Brown earned a contract extension following the 16-14 record in 2011, but it goes only through next season, one that's going to be spent learning on the go. Four of the nine WAC schools are in infant stages of Division I basketball. The closest trip for Brown in what will likely be eight WAC road trips is Chicago State, a little more than 500 miles away. Some other road trips are three times that distance.
"It will be a unique experience for everybody in terms of finding out the costs of travel, the level of play, the quality of the teams. Everyone plays a different style," Brown said. "I think it might actually be a little similar to our first couple of years in the Summit League when we had Centenary (La.) and Southern Utah in the league.
"It's trial and error to figure out what's best to do.

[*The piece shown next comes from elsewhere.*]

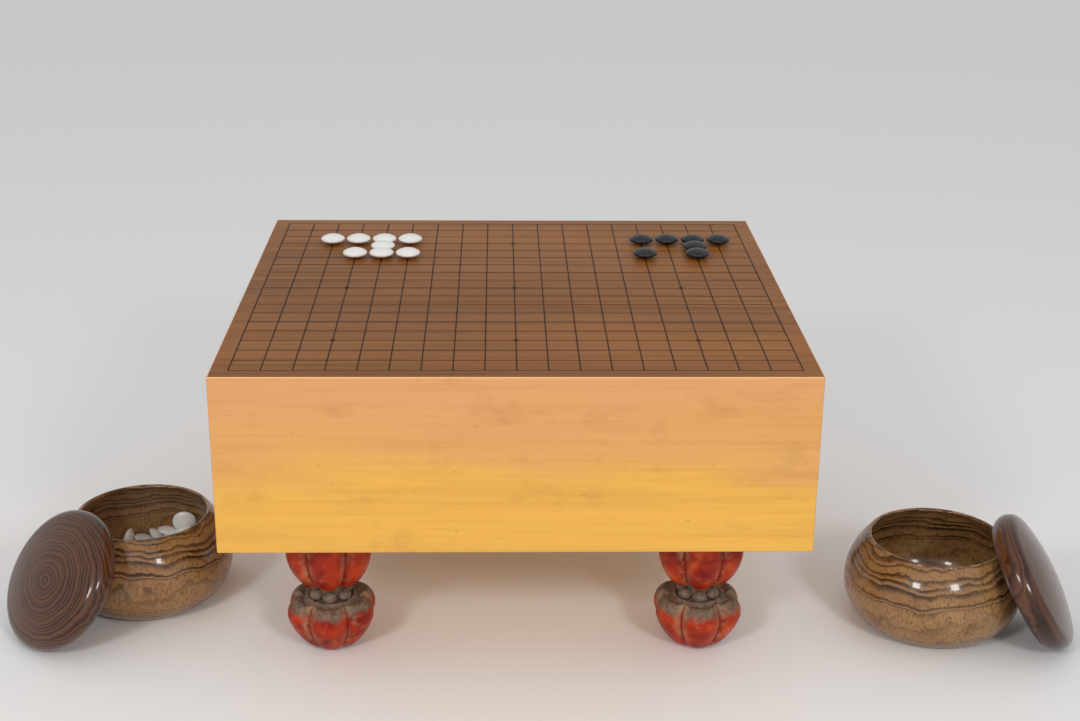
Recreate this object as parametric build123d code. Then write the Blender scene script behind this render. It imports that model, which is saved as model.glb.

West Virginia is a long ways away from the rest of the league, so I'm sure it's a whole new experience for them."
Brown said the university is at peace with what the added travel might do to academics.
"I think what the administration did was take a look at how much class time they missed with bus trips and felt like being in metropolitan areas for most of our travel would be almost less travel time in the WAC," he said.
There's a financial component involved, though. The Kangaroos bus to their conference road games and to whichever ones they can in non-conference play. They'll have to fly to their conference road games now. They'll also have to cover a lot of that expense on their own since the athletic department doesn't have a football program to fill a checking account.
Brown played five games on one-time contracts this season for a guaranteed income. The Kangaroos were 0-5 against Seton Hall, Louisville, Ohio State, Iowa State and Kansas State, though they gave the Wildcats fits. Brown might need more next season to offset costs.
"It's tough but if you want to be a head coach, sometimes you've got to be willing to get out there regardless of the situation," he said.